Karl Lagerfeld is always so onto-the-next-thing pragmatic about his work that it’s hard to detect when—or if—he is ever really touched by what he does. But his latest Métiers d’Art show in celebration of the thrilling craftsmanship of Chanel’s artisans moved him. After this morning’s performance (there will be another this afternoon and one more this evening), he relaxed on the balcony of the Schloss Leopoldskron—breath frosting in the freezing air, lake behind him a glass mirror on which 20 swans had recently passed in close formation—like a man who was completely at peace with his past, present, and future. Usually there’s a clipped urgency to Lagerfeld, but here he was happy to sit back and acknowledge how close the collection was to his heart. When Hudson Kroenig stepped out in his little-boy lederhosen, it could have been Karl an age ago. He mentioned that he was always partial to the Tyrol, and here it was: the feathered hats and breeches, the embroideries, the trims and braiding, given a sparkling fairy-tale spin.
Salzburg was already an appropriately fairy-tale backdrop—jewel of Baroque architecture, birthplace of Mozart, setting for The Sound of Music (Liesl and Rolf duetted on “Sixteen Going on Seventeen” in the Schloss’ gazebo)—but Lagerfeld spun his own Mitteleuropa fantasy as his models with their gilded eyelids moved through rococo salons lit by candles.
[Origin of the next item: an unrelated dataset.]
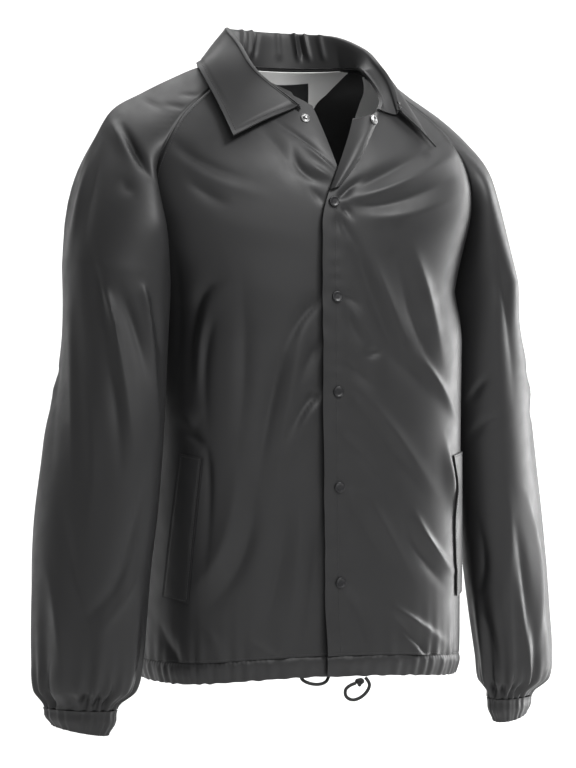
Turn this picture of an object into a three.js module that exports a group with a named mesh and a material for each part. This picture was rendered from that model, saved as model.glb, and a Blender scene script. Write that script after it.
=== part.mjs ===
// A coach's jacket in satin nylon, filled out as if worn, with its top snap open.
// Millimetres, +Z up. The wearer faces -Y, so the wearer's left is +X.
// The origin is the middle of the neck opening, level with the top of the shoulders.
// Each piece of cloth is a wall drawn as a grid of points: rows run down the garment
// and columns run round it. Every row is a smooth curve between two seams.
import * as THREE from "three";
import { mergeVertices } from "three/addons/utils/BufferGeometryUtils.js";

// Driving sizes
const CLOTH_WALL = 1.6;
const SEAM_GAP = 0.3;
const UNDERARM_Z = -268;
const CASING_TOP_Z = -692;
const HEM_Z = -716;
const HEM_SIDE_DROP = 9;
const CASING_WALL = 3;
const CASING_GAP = 0.5;
const RIGHT_CUFF_TOP_Z = -749;
const LEFT_CUFF_TOP_Z = -766;
const CUFF_HEIGHT = 25;
const CUFF_WALL = 2.6;
const SNAP_COUNT = 5;
const SNAP_PITCH = 110;
const SNAP_TOP_Z = -168;
const SNAP_INSET = 15;
const SNAP_DIAMETER = 13;
const CORD_DIAMETER = 4;
const CLEAR_OF_CLOTH = 0.5;

const RIGHT = -1;
const LEFT = 1;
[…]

The capelets, frogged jackets, and side-striped trousers echoed a Viennese military academy. It was one of those jackets, transmuted into the uniform of a hotel page in Salzburg’s Mittersill Hotel, that inspired Chanel’s signature little black jacket (though it was more often white, Lagerfeld pointed out). There were plenty of them in the show, too. And where would Mitteleuropa be without loden green?
In Reincarnation, the film he screened last night, Pharrell Williams and Cara Delevingne brought Emperor Franz Joseph I and Empress Elisabeth of Austria back to life. “Sissi” she was called, “CC” Pharrell sang. The lace and ribbons and elaborate sleeve details of Winterhalter’s portraits of Sissi became part of the Chanel vocabulary in this collection, but they were balanced by a black leather biker worn with jeans, or tiny suede shorts paired with laced-up suede thigh-highs. (You could sense the Lonely Goatherd’s flock getting nervous.) Sissi and CC, then and now, the kind of juggling act that has become a staple in Lagerfeld’s massive collections for Chanel. (This one had 80-plus looks.) Similarly, there was a striking dialogue between light and shade, the mark, you could say, of the filmmaker that Lagerfeld is proving himself to be. Jamie Bochert, elegantly neurotic in a black evening dress with a matching cape-jacket, might have newly sprung from Freud’s couch (to continue in the mitteleuropaische vein), while Lindsey Wixson was a fairy princess in gorgeously embroidered pale blue chiffon.
There was another interesting historical confluence involving Chanel herself that underscored the rightness of this whole event for Lagerfeld. Romy Schneider, the quintessence of Austrian elegance, made her name playing Sissi in a 1950s trilogy. In 1961, director Luchino Visconti asked Chanel to dress Schneider for Boccaccio ’70. She would return to the role of Sissi in 1972 for Visconti’s Ludwig. Sissi, CC, Romy…It was pleasantly diverting to imagine just how much Lagerfeld was reincarnating with his show today.